How often does the average person buy a vehicle? Maybe every five years? Well, a salesperson sells 10-12 a month, and the business manager deals with 5-8 a day. So, you have one purchase experience versus 600 sales versus the finance manager having financed and upsold 6,000 times in those five years. With a score of 6,000 to 1 that’s like bringing a knife to a machine gun fight. You don’t have a chance – this couple didn’t have a chance.

Yes, this couple got massively ripped off. But they CHOSE to be ripped off. I’m sick and tired of our ever diminishing personal accountability. I can already think of three options this couple had, other than signing up for a loan that will end up costing them 2 ½ times the price of the vehicle.

But I can already hear a lot of people thinking that this isn’t fair and no wonder the rich get richer. Yup – they have investments and savings while YOU have debt and payments. 90% of millionaires did not inherit their wealth – they became millionaires on their own. 75% of millionaires do not finance their cars. Well – they’re rich…yes, because they don’t do dumb financing. If you want to be a millionaire, get a $2,000 car instead of a $500 car payment. Then start setting aside some money. When you have some savings, step up and buy a newer vehicle. But a $500 car payment will guarantee that you’ll be stuck in debt for another decade and won’t ever be able to save. Go look up what Warren Buffet drives if you want some more evidence.
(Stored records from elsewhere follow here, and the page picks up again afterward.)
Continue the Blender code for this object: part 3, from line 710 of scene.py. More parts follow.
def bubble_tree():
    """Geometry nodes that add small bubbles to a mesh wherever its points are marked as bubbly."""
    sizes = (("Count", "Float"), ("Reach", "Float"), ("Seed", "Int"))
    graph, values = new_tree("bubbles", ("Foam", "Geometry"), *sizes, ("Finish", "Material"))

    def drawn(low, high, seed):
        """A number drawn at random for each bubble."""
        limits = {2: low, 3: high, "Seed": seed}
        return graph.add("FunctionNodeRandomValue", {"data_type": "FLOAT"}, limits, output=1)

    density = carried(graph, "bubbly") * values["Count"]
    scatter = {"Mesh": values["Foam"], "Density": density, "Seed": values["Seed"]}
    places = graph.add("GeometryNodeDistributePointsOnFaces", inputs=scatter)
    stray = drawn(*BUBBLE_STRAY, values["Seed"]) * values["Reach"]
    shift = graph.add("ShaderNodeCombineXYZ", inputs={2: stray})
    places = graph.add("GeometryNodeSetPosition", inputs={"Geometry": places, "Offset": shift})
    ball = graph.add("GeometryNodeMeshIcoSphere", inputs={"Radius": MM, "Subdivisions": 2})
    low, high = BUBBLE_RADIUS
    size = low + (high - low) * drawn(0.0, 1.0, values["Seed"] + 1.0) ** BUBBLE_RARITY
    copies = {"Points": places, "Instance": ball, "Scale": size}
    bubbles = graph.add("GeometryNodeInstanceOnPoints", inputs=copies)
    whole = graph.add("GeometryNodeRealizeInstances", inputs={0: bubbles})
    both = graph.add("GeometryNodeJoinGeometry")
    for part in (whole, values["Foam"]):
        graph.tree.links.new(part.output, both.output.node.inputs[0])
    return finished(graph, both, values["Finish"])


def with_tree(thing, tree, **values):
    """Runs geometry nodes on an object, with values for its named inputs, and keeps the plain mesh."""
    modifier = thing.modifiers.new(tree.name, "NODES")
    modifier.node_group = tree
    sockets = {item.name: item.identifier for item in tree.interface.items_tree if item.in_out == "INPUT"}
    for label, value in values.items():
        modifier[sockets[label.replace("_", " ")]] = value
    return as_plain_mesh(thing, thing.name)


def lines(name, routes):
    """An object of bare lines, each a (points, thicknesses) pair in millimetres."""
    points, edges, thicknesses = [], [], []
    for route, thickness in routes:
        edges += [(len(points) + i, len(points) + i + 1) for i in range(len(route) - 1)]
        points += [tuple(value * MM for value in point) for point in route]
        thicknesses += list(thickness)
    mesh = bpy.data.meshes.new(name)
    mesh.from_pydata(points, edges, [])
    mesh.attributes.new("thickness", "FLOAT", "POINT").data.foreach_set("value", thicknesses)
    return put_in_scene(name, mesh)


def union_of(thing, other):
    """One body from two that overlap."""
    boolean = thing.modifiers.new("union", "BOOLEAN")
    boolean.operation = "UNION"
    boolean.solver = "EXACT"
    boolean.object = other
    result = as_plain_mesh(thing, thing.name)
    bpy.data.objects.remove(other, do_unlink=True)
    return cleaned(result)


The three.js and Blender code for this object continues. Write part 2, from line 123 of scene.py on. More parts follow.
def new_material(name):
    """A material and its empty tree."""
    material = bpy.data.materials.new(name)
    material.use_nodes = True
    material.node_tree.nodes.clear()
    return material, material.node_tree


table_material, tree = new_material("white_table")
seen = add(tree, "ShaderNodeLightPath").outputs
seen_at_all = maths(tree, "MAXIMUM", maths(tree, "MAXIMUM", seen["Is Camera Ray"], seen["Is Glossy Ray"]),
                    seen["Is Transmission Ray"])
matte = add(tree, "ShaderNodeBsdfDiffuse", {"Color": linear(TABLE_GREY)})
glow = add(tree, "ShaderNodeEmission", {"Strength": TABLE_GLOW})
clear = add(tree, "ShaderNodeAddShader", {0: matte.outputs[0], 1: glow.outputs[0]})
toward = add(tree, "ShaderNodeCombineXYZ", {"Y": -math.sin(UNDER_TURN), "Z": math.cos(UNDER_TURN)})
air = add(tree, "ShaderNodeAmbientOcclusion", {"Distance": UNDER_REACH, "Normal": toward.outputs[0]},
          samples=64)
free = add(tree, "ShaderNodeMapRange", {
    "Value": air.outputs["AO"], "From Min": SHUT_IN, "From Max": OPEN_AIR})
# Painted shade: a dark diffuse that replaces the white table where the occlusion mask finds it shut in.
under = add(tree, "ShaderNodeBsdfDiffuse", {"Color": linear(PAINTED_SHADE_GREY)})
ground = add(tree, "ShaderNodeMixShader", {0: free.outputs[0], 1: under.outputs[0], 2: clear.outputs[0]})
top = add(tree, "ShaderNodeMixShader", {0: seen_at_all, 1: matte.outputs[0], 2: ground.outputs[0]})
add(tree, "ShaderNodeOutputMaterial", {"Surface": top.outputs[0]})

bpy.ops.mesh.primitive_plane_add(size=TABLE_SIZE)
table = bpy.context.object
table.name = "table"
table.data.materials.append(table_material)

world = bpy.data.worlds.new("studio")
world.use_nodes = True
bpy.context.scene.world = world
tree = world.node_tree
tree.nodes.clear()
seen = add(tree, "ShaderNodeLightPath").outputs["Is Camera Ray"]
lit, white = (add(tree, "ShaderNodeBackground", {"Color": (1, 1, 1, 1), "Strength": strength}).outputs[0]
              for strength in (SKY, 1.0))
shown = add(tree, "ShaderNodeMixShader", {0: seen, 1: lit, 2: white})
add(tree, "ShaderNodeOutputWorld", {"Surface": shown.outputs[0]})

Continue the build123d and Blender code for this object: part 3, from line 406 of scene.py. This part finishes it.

The average guy can’t get ahead – yes you can – get your finances under control, get rid of the killer car payments, or sell that house that’s eating up 50% of your income. I haven’t had a raise in two years – well – go get a raise. Good chance you get paid what you’re worth in the market place. So up your game, get to work earlier, work smarter or harder, or upgrade your skills. The average guy can’t get ahead? Come on – stop thinking like a victim. This is Canada and not North Korea.

I’m sick of the victim mentality. Repeat after me: If it is to be it’s up to me. The government, or two people in the story stating there should be more regulations, isn’t going to fix your financial life. It’s gotta be you. My apologies if I’m being unclear.

Whatever your borrowing today, at whatever rate or payments, may seem like a good idea and the only solution. But whether it’s a car, a line of credit, a payday loan, or your credit card, it will make things worse, much worse, down the road.

When you say you can’t do it, it wasn’t your fault, you have all these payments, you had to get that loan, or it’s too hard, you’re going to spend the rest of your live proving that you’re right.

PS: Why would a new vehicle loan at 5% make things so much worse?

This couple’s first 30 months of payments has paid almost 75% of the total interest at 25% as it’s very front loaded when they owe the highest balance. Having overpaid on the price and paid very little principal, they’d still owe at least $7,000 more than the car is worth. That shortfall has to be “rolled” into the new loan. Almost 50% of people owe more on a trade than it’s worth – this couple is the rule and not the exception. A new vehicle depreciates 30% in the first year. Even if it’s a $20,000 vehicle, the moment they drive it off the lot, it’s worth $6,000 less. A $6,000 loss and $7,000 hangover of their old one means they instantly owe $13,000 more on the new vehicle…and things get worse and worse and the vicious cycle continues with no hope of trading that one for six or seven years, huge payments again because the $7,000 loss is hidden in the new one and heavens forbid it’s written off or stolen because the insurance pays the real value and not the massive over-financed loan.